1989 wurde die Kongresshalle umbenannt und als Haus der Kulturen der Welt neu eröffnet. Bei der historischen Würdigung des Hauses und seiner Umwidmung blieben allerdings wesentliche Aspekte von Imperialismus und Kolonialismus weitgehend unberücksichtigt. Als die Kongresshalle errichtet wurde, gab es weltweit nur rund 100 souveräne Staaten; die überwältigende Mehrheit der weiteren 95 Länder, die es heute gibt – einschließlich Kamerun, Geburtsland des derzeitigen Intendanten des Hauses, Prof. Dr. Bonaventure Soh Bejeng Ndikung –, mussten erst noch ihre territoriale und politische Souveränität von verschiedenen europäischen Kolonialmächten zurückerobern. Zugleich hatten die USA erfolgreich ihre imperiale Expansion und – von der Verfassung nicht abgedeckte – Kontrolle über Amerikanisch-Samoa, Guam, das Commonwealth der Nördlichen Marianen, Puerto Rico sowie die Amerikanischen Jungferninseln als ein System der „Überseeterritorien“ beziehungsweise „Außengebiete“ gefestigt; zudem unterhielten sie über alle Kontinente verteilt Hunderte von Militärstützpunkten.
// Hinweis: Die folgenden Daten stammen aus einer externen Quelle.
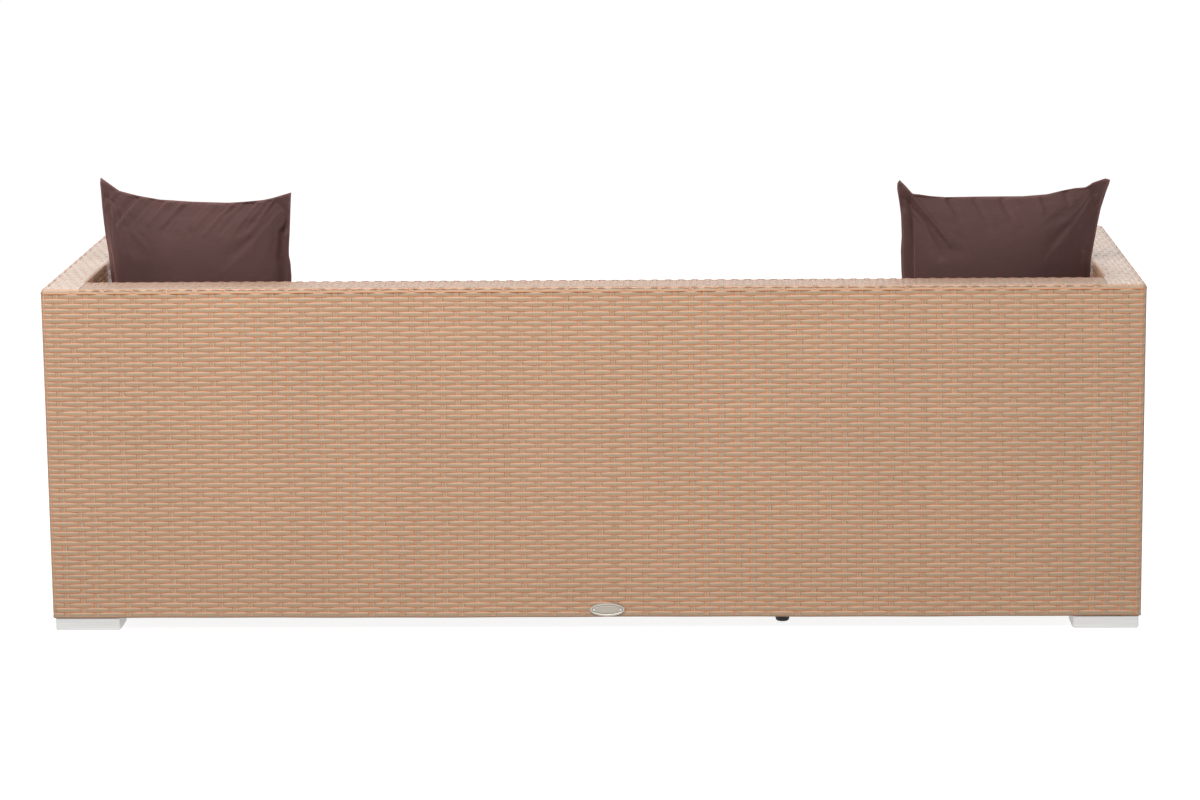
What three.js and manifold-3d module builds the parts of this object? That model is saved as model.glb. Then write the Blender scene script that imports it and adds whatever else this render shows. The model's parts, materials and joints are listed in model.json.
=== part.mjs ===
// Rattan garden sofa: a three-seat box sofa, woven over a welded tube frame, with loose cushions.
// Millimetres, +Z up. The front faces -Y, and left is -X, as someone in front of the sofa sees it.
// The origin is on the floor, under the middle of the woven body.

import * as THREE from 'three';
import { mergeVertices } from 'three/addons/utils/BufferGeometryUtils.js';
import Module from 'manifold-3d';

const wasm = await Module();
wasm.setup();

// Overall sizes
const sofaWidth = 2100;
const sofaDepth = 800;
const sofaHeight = 670;
const armThickness = 75;
const backThickness = 90;
const deckTop = 325;
const clearance = 0.3;

// Weave
const weaveThickness = 4;

// Frame of square tube
const tubeSize = 25;
const tubeWall = 1.5;
const tubeCornerRadius = 3;
const tubeBoreRadiusShare = 0.5;
const tubeCornerSteps = 1;
const crossMemberOffset = 363;

// Corner feet
const footHeight = 25;
const footLength = 127;
const footDepth = 80;
const footInset = 5;
const footCornerRadius = 7;
const footEdge = 1.5;
const footSteps = 2;

// Glides of the middle legs: the lip stands out past the tube, and the stem fits its bore
const glideLip = 1;
const glideHeight = 12;
const glideEdgeRadius = 5;
const glideStemGap = 0.6;
const glideStemLength = 16;
const glideSteps = 16;
const glideEdgeSteps = 3;

// Oval plate on the back, and its two rivets
const plateLength = 67;
const plateHeight = 26;
const plateThickness = 1.2;
const plateFromMiddle = -25;
const plateLift = 2;
const plateSteps = 12;
const rivetInset = 7.5;
const rivetShankRadius = 1.4;
const rivetHeadRadius = 2.5;
const rivetHeadHeight = 1.2;
const rivetTailRadius = 2.1;
const rivetTailLength = 1;
const rivetSteps = 10;
const rivetHeadSteps = 3;

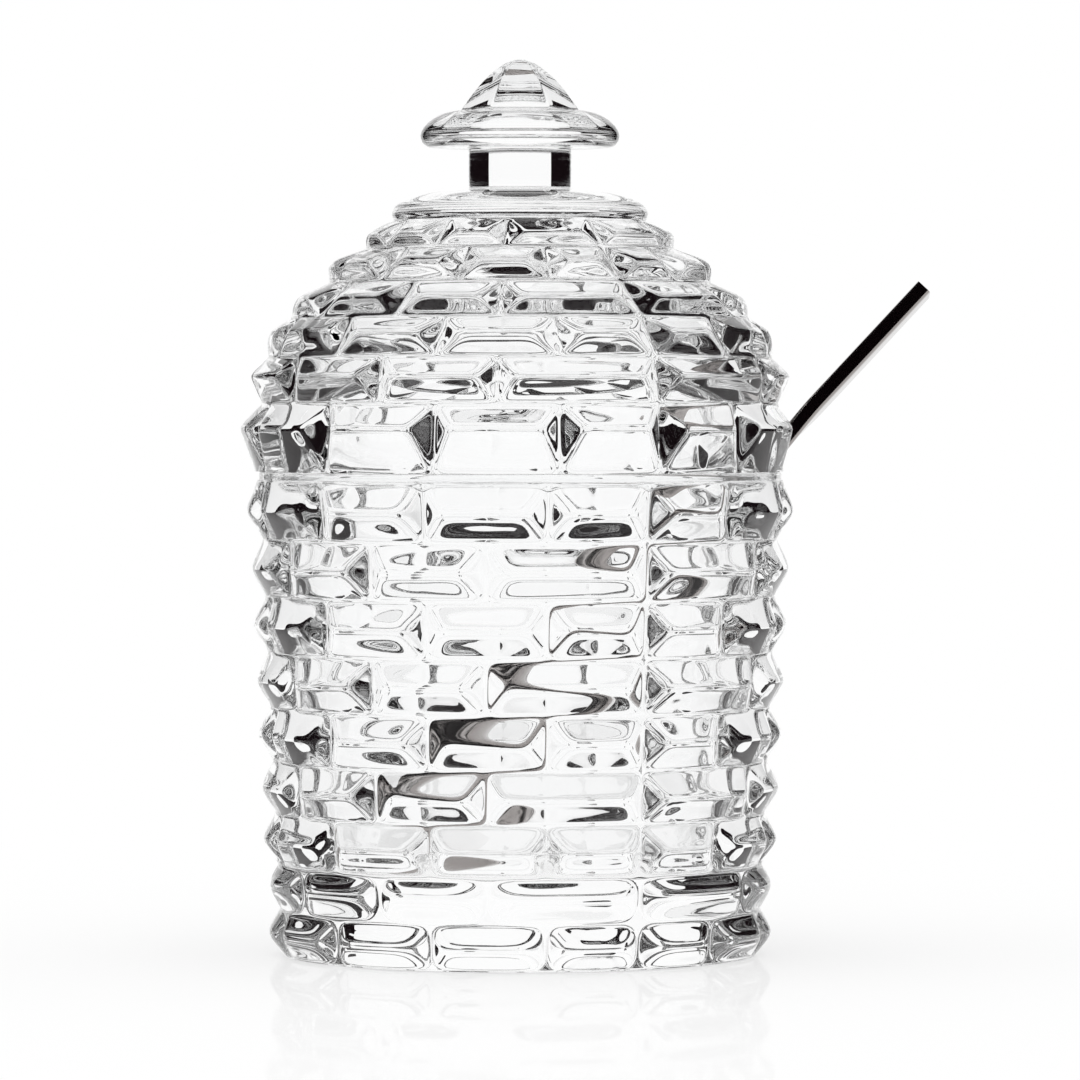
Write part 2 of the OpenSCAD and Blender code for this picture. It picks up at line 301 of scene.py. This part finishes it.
def jar_piece():
    shoulder_z = rim_z - LIP
    base = softened([(12, 0, 0), (30, 0, 0), (BASE_R - 0.6, 0, 0), (BASE_R - 0.15, 0.04, 0)])
    rim = softened([
        (SHOULDER_R - 0.02, shoulder_z, 0),
        (LIP_R, shoulder_z + 0.12, 0.1),
        (LIP_R, rim_z, 0.6),
        (MOUTH_R, rim_z, RIM_ROUND),
        (MOUTH_R - 0.1, rim_z - 2, 0),
    ], 8)
    wall_foot = FLOOR_Z + FLOOR_FILLET
    heights = np.linspace(rim_z - 5, wall_foot + 1, 14)
    share = (heights - wall_foot) / (rim_z - wall_foot)
    wall = list(zip(FLOOR_R + (MOUTH_R - FLOOR_R) * share, heights))
    floor = arc_profile((FLOOR_R - FLOOR_FILLET, wall_foot), FLOOR_FILLET, 0, -90, 24)
    floor += [(r, FLOOR_Z) for r in (20, 14, 8, 3)]
    rings = turned(base, JAR_TURN) + stack_rings(jar_rows(), JAR_TURN)
    rings += turned(rim + wall + floor, JAR_TURN)
    return mesh_from_rings("jar_glass", rings, 0, FLOOR_Z)


jar = jar_piece()

# %% [markdown]
# The lid goes the same way: rows of bricks up the dome, then the turned disc, neck and flange,
# and the six-sided crown. The inside is a smooth hollow, and a ring under it keeps the lid in the
# jar's mouth.

# %% Six-sided outline
def hexagon(angles, sharp=90):
    """Radius of a six-sided outline with soft corners, with a flat side to the front."""
    near = [np.maximum(np.cos(np.radians(angles - 60 * k)), 0) ** sharp for k in range(6)]
    return math.cos(math.radians(30)) / sum(near) ** (1 / sharp)


# %% Knob
CROWN_R, CROWN_POWER, CROWN_CAP, CROWN_ROUND = 10.0, 1.75, 0.1, 0.35
DISC_R, DISC_H, DISC_BELLY = 21.5, 5.1, 1.0
NECK_R, NECK_H = 8.6, 7.2
FLANGE_R, FLANGE_H, FLANGE_BELLY, FLANGE_POWER = 16.7, 6.2, 1.9, 1.8


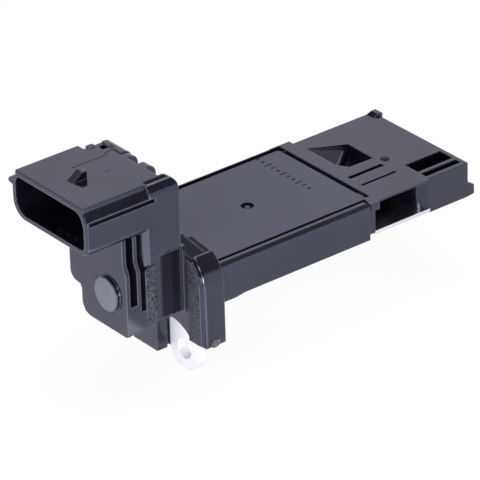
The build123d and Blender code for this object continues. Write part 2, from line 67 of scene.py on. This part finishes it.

Im Kontext des US-Imperialismus – regelmäßig durch Verweise auf die „Liebe zur Freiheit“ und die „Rechte des Menschen/Mannes“ legitimiert – hatte Franklins unterschwellig formulierter Zugriffsanspruch auf die Geografien der Welt weitreichende Implikationen. Die Schlüsselrollen, die Eleanor Dulles und ihre Brüder in der US-Regierung mit ihrer aggressiven Außenpolitik während der Hochphase des Kalten Krieges spielten, veranschaulichen diese Tradition sehr deutlich. Im Namen der „Verteidigung der Freiheit“ formulierte John Foster Dulles (US-Außenminister 1953–1959; nach ihm ist die Straße vor dem HKW benannt) 1954 die Strategie der „massiven Vergeltung“ zur nuklearen Abschreckung und bestärkte die Umsetzung enormer, unverhältnismäßiger militärischer Maßnahmen als Reaktion auf jedwede Angriffe; Allen Dulles wiederum leitete als CIA-Chef (1953–1961) verdeckte Operationen zum Umsturz der Regierungen im Iran und in Guatemala.

Das HKW möchte die Begrenztheit von Franklins Zitat und die ihm inhärente gewaltvolle, imperiale Vision aufzeigen sowie die paradigmatischen Implikationen der beinahe beiläufigen Bezugnahme auf das koloniale Drehbuch im Namen universalistischer Werte infrage stellen. Das HKW erkennt die Notwendigkeit anderer Perspektiven, um sich mit der Monumentalität, Dauerhaftigkeit und ideologischen Belastung des Zitats auseinanderzusetzen und eine kritische Diskussion zu Franklins Autorität über das Gebäude und die darin befindlichen Institutionen zu führen. Dafür lädt das Haus mehr als ein Dutzend bedeutende Persönlichkeiten aus diversen Disziplinen und Geografien ein, ihre eigenen Zitate in Reaktion auf die Aussage Franklins beizutragen. Sie werden in Form einer längerfristigen, von Studio Yukiko entworfenen Installation rund um das Franklin-Zitat im HKW-Foyer gezeigt.